Naruto Shippuden Episode 464Let’s build a bridge together!

What They Say:
“Ninshu: The Ninja Creed”

The Infinite Tsukuyomi does not affect Hashirama, Tobirama, Hiruzen and Minato because they are reanimated. Hagoromo, the Sage of the Six Paths, appears and explains to the four that Hashirama and Madara are the reincarnations of his sons Ashura and Indra. Hagoromo recounts the tale of how he founded Ninshu, the Ninja Creed, and about the lives of Ashura and Indra.

The Review:
Content: (please note that content portions of a review may contain spoilers)
With a solid bit of action the last time around, Naruto: Shippuden at least proved to be a bit more accessible simply by dealing with our modern era characters as opposed to those from the past. The past is now a huge part of this arc, and has been to varying degrees within the series overall, and I’ve had real issues with the way the past is currently impacting things. What we get in the prologue here is a decent enough recap to some degree as we get the Sage of Six Paths filling in folks with what’s going on and how they’re going against Kaguya as part of something from this past, so everyone is at least on the same page with a minor info-dump. I still don’t care for the overall premise of everything being dictated by events from ages ago, however.

So when we get another flashback piece after the opening credits that has the Sage Toad and the Sage of Six Paths talking and said Toad talks about the far flung future with the blonde haired and blue-eyed kid, well, you lose me more. Making all of this preordained to some degree just removes so much of the struggle because it plays that whole ‘everything exists at once’ angle and things are hard to change because they’ve already happened. A decent chunk of the first half has Hagoromo going on his journey and spending that time rebuilding a bridge that one of the locals thinks isn’t his job. It’s a lot of “small politics” in a way where some people are just contrary for a host of reasons and while it has its merits as a morality tale, it’s bloody boring as hell after seven hundred episodes of this series to be reduced to this.

In Summary:
The show goes into a lot more of what happens in the past here that leads to other things, and it’s interesting material to some degree in setting the foundations for so much of what happened in the lands here ever since, but it’s once again just so poorly place and coming after so much filler that it does not excite. I suspect a lot of long time watchers are like I am at this point in that we’re just running down the clock and waiting for it to end because we’ve been with it for as long as we have.

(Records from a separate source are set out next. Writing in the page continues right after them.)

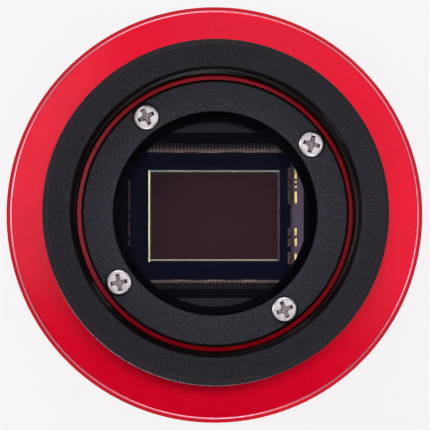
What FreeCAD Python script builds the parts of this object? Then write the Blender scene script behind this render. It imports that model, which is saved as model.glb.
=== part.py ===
import FreeCAD, Part
import math
import os

# Astronomy guide camera: a round anodised housing that stands on its flat rear cover and looks up
# along +Z. A black two-inch adapter ring with a T2 (M42 x 0.75) bore screws onto a threaded boss
# at the front. Inside the boss a clamp ring holds the protective window over the image sensor.
# All sizes are millimetres. The origin is the centre of the rear face.

# Housing
BODY_R = 31.0
WALL = 2.5
FACE_Z = 30.0                   # red front face, the seat of the adapter
EDGE_CHAMFER = 0.7              # front and rear outer edges
EDGE_ROUND = 0.35               # the corner where that chamfer meets the flat face
PARTING_CHAMFER = 0.25
COVER_T = 4.0                   # thickness of the rear cover, up to the parting line
WEB_BACK_Z = 27.0               # underside of the front web
CAVITY_R = BODY_R - WALL

# T2 thread, drawn as rings because the joint carries its lead
THREAD_MAJOR_R = 21.0
THREAD_MINOR_R = 20.6
THREAD_PITCH = 0.75
BOSS_TOP_Z = FACE_Z + 4.8
BOSS_CHAMFER = 0.6

# Adapter ring and the spacer ring under it
SHIM_T = 0.2
SHIM_OUTER_R = 25.55
SHIM_INNER_R = 21.2
ADAPTER_TOP_Z = FACE_Z + 11.0
ADAPTER_R = 25.4                # two-inch barrel
ADAPTER_STEP_Z = FACE_Z + 5.3   # the full thread bore starts here
ADAPTER_RUN = 0.05              # radial clearance over the boss
ADAPTER_CHAMFER = 0.72
ADAPTER_RELIEF = 0.3            # depth of the groove at the foot of the barrel
ADAPTER_RELIEF_Z = FACE_Z + 0.8
ADAPTER_MOUTH_CHAMFER = 0.85

# Window, its seal and its clamp ring
SEAT_Z = 31.4
APERTURE_R = 13.9
LEDGE_R = 15.5
LEDGE_Z = 30.2
WINDOW_R = 16.0
WINDOW_T = 2.0
WINDOW_Z = 31.5
SEAL_R = (13.95, 15.3)
CLAMP_R = 19.7
CLAMP_OPENING_R = 15.1
CLAMP_TOP_Z = 34.9
CLAMP_SCREW_R = 17.55
CLAMP_SCREW_ANGLES = [35.7 + 90.0 * k for k in range(4)]
CLAMP_CROSS_ANGLES = [75.5, 25.8, 10.0, 22.0]
CLAMP_HEAD_R = 1.85
CLAMP_HEAD_T = 1.3
CLAMP_SPOTFACE_R = 2.05
CLAMP_SPOTFACE_Z = 33.9
CLAMP_SCREW_SHANK_R = 1.0
CLAMP_SCREW_LENGTH = 5.0
CLAMP_CROSS = (1.15, 0.5, 0.8)  # reach, width and depth of the drive

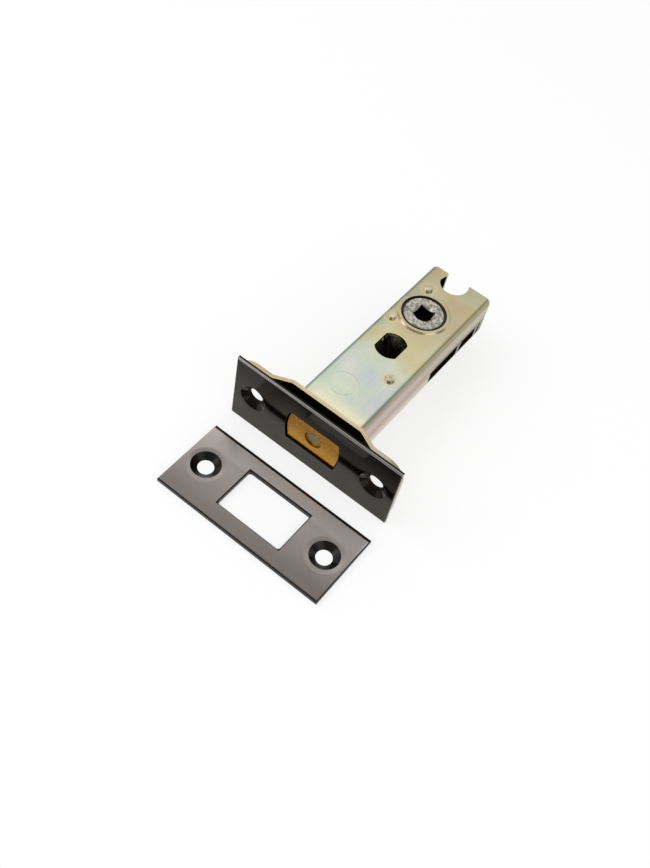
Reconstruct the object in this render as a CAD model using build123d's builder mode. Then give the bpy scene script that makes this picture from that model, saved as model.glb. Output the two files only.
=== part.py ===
from build123d import *
import os
from math import asin, atan2, cos, dist, pi, radians, sin, sqrt

# Tubular deadbolt with a quarter-turn follower, and the strike plate that its bolt enters.
# Millimetres. The origin is the centre of the outer forend's front face, on the bolt's axis.
# +X runs along the forend, +Y into the door along the case, and +Z along the spindle.
# It lies on its side, on the forend's long edge, with the bolt drawn in.

# Forend plates and their screws
forend_length = 57.0
forend_width = 25.0
forend_thickness = 1.2
plate_edge_round = 0.4
screw_end_distance = 7.0
screw_hole_diameter = 4.9
countersink_diameter = 9.0
countersink_angle = 110.0
inner_forend_thickness = 1.2
inner_corner_radius = 6.0
dish_depth = 2.6
dish_flat_length = 23.6
dish_slope_length = 5.4
dish_bend_radius = 1.5

# Strike plate, lying flat in front of the forend
strike_length = 57.0
strike_width = 25.0
strike_thickness = 1.6
strike_distance = 7.7
strike_offset = 0.9
strike_edge_round = 0.6
strike_opening_length = 22.0
strike_opening_width = 14.3
strike_opening_radius = 0.9
strike_opening_bevel = 0.3

# Bolt
bolt_width = 18.6
bolt_thickness = 11.5
bolt_end_radius = 19.0
bolt_corner_round = 0.5
bolt_length = 24.0
bolt_recess = 0.6
bolt_edge_bevel = 0.3
bolt_throw = 12.0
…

This is the kind of material that we needed during the various arcs we had before of anime-original material to help expand the narrative. At this stage, it’s just dragging it all out. I mean, let’s be honest, yes, there is meaning to the whole bridge building thing here. But it’s more than half the episode and just slows down the narrative once again as we move into this new background arc. It’s like half a step forward, five steps back.